The other day, his smile was especially bright.  On that day I had had some good news, and I was pretty excited. I asked him why he was in such a good mood.  He replied, “It makes me happy to see you happy.”

And he meant it.

Thoughts on Being the Mother of a Forty-Year Old

Seth turned forty last Saturday.  He lives five thousand miles away, but that didn’t keep me from thinking about the "olden days" when he and his brother (who lives three hundred seventy-five miles away) were little.  I decided to look for the journal I kept the week Seth was born.  I am sure that I never threw it away, but I couldn’t find it.  However, I did find a yellowed day-by-day schedule left for our baby sitters when Peter and I went away for a week in January,1978. Here is an excerpt:

“Before school:  Please put out Seth’s clothes on his desk the night before.  Give both kids clean everything except trousers which they can wear again if not too dirty.  Seth will get up; around 6:15 and read or come down and watch sports on TV.  Jeremy will probably need to be wakened about 7:30 and he needs (or wants) help getting dressed.
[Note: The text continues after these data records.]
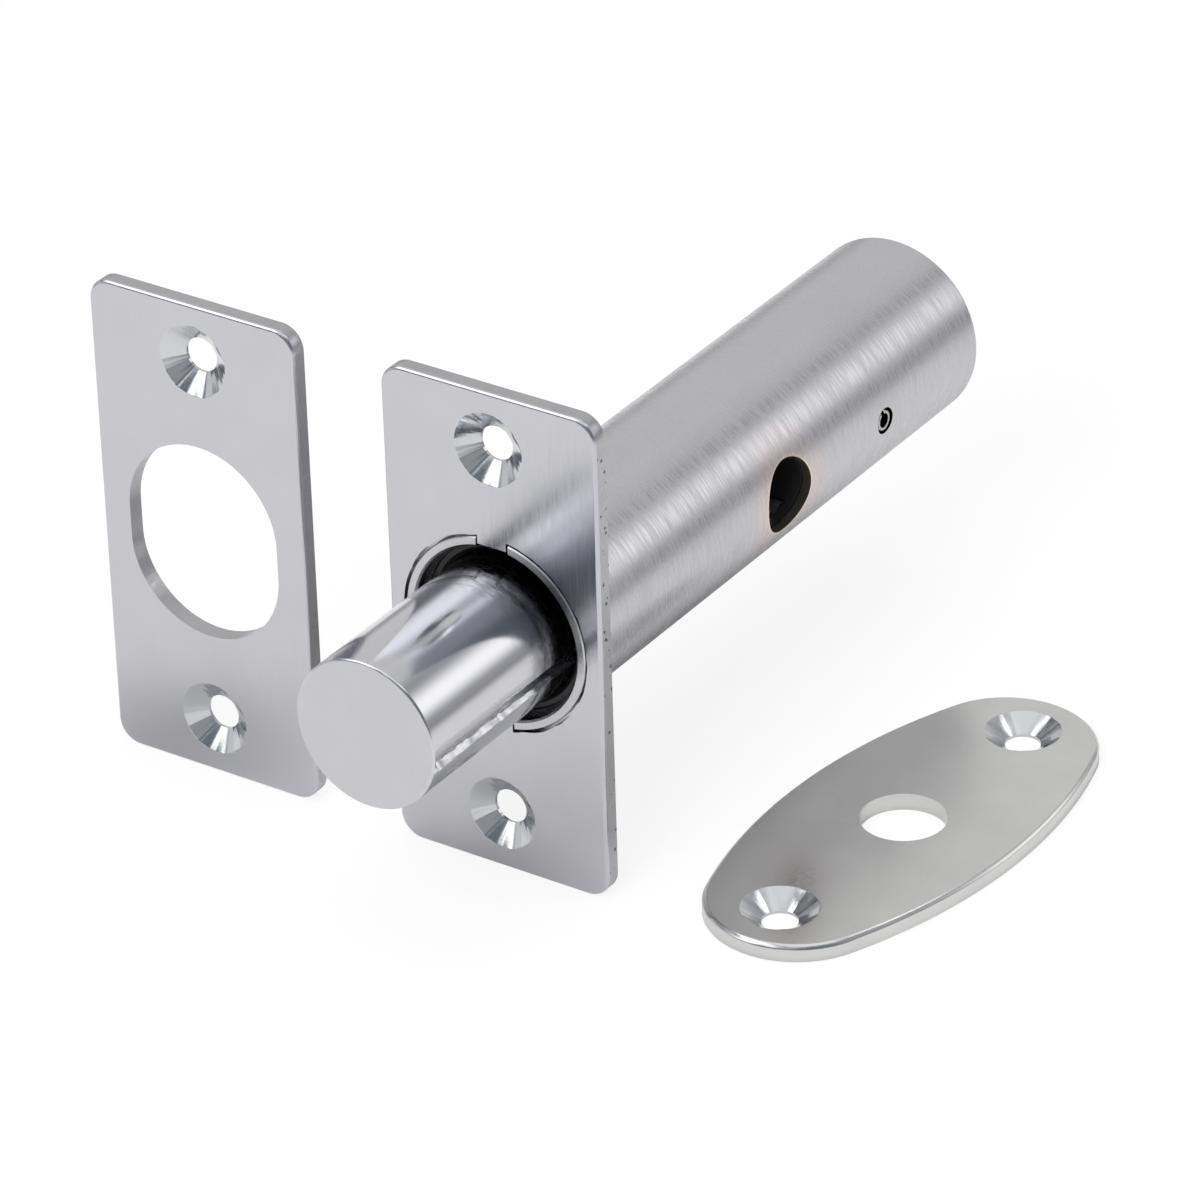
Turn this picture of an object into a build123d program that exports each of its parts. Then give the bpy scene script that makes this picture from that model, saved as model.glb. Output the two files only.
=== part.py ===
# Rack bolt: a round bolt in a tubular barrel, with its faceplate, its keep and its key escutcheon
# Frame: +Z up, the bolt is thrown along -Y, and the key enters from +X
# Origin: on the bolt's axis, at the back of the faceplate. At rest the bolt is fully thrown
# The pieces are drawn from the front of the faceplate and are moved to the origin at the end

import os
from math import atan2, cos, degrees, radians, sin
from build123d import *

# Strip that the faceplate and the keep are cut from
plate_width = 20.0
plate_height = 43.0
plate_thickness = 1.5
plate_corner = 2.0
plate_edge_round = 0.22
plate_back_break = 0.1

# Countersunk screw holes, alike in all three plates
screw_pitch = 33.0
screw_hole = 3.0
countersink_width = 6.3
countersink_depth = 1.25

# Barrel, a steel tube with its front end staked into the faceplate
barrel_width = 16.2
barrel_wall = 0.8
barrel_length = 60.0
barrel_rear_chamfer = 0.35
flare_width = 16.9
flare_depth = 1.0
flare_edge = 0.1
neck_wall = 0.5
mouth_width = 15.3
mouth_edge = 0.14
mouth_lead = 1.3
stake_gap = 0.2
stake_fit = 0.03
seat_chamfer = 0.28

# Tongues of the faceplate that lock the barrel's flared rim from turning
tongue_width = 2.7
tongue_tip_width = 15.6
tongue_side_gap = 0.16
tongue_seat_gap = 0.02

# Bolt
bolt_width = 12.9
bolt_throw = 17.75
nose_round = 0.3
bolt_solid_in_barrel = 8.6
tail_length = 27.4
tail_end_chamfer = 0.4
running_fit = 0.05

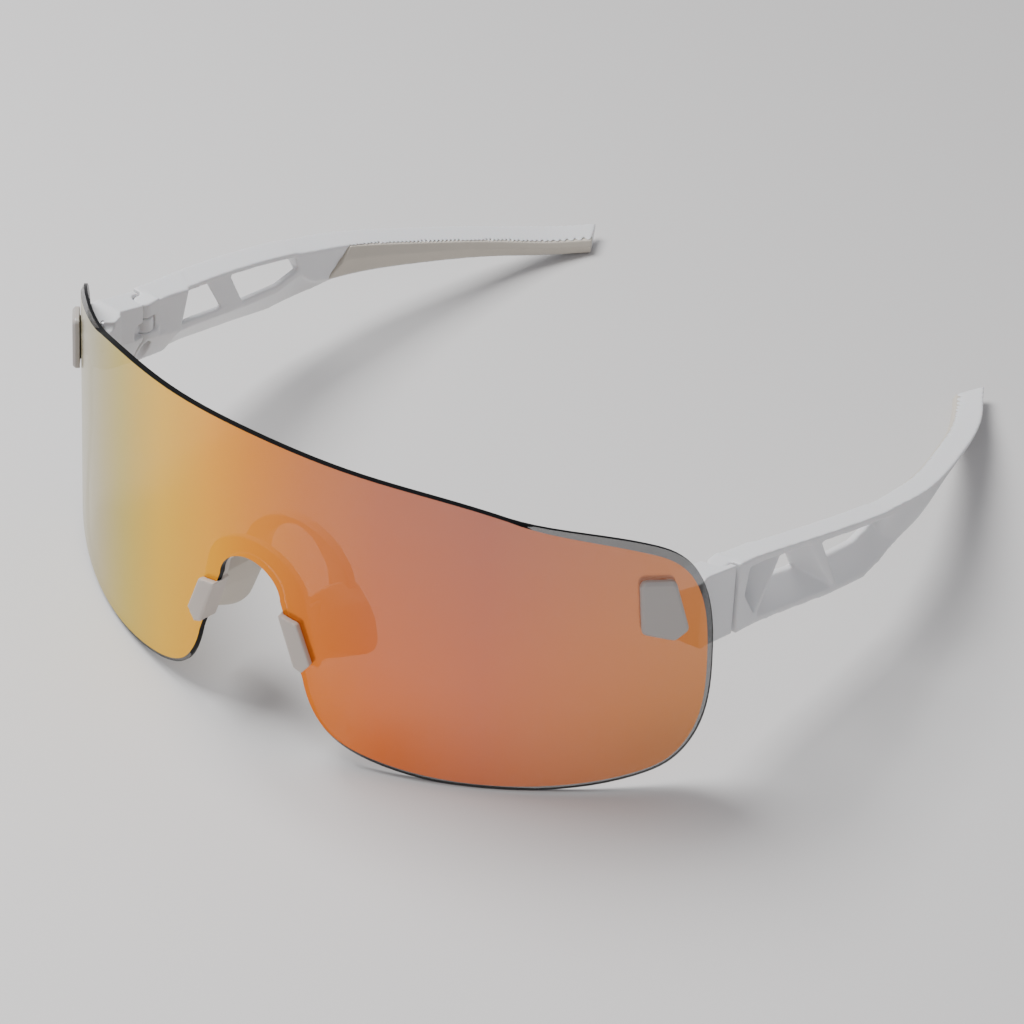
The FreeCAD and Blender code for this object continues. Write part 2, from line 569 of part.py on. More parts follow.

After breakfast, Jeremy should have a vitamin and be reminded to go to the bathroom.  Seth will need his hair brushed  (brush is in drawer in hall).  Also, they should brush teeth, if time.  For snack, Jeremy should take four dried prunes and some raisins.  Seth usually takes some juice in his thermos and two whole graham crackers.”

That was thirty-two years ago.  A far cry from living three hundred seventy-five and five thousand miles away.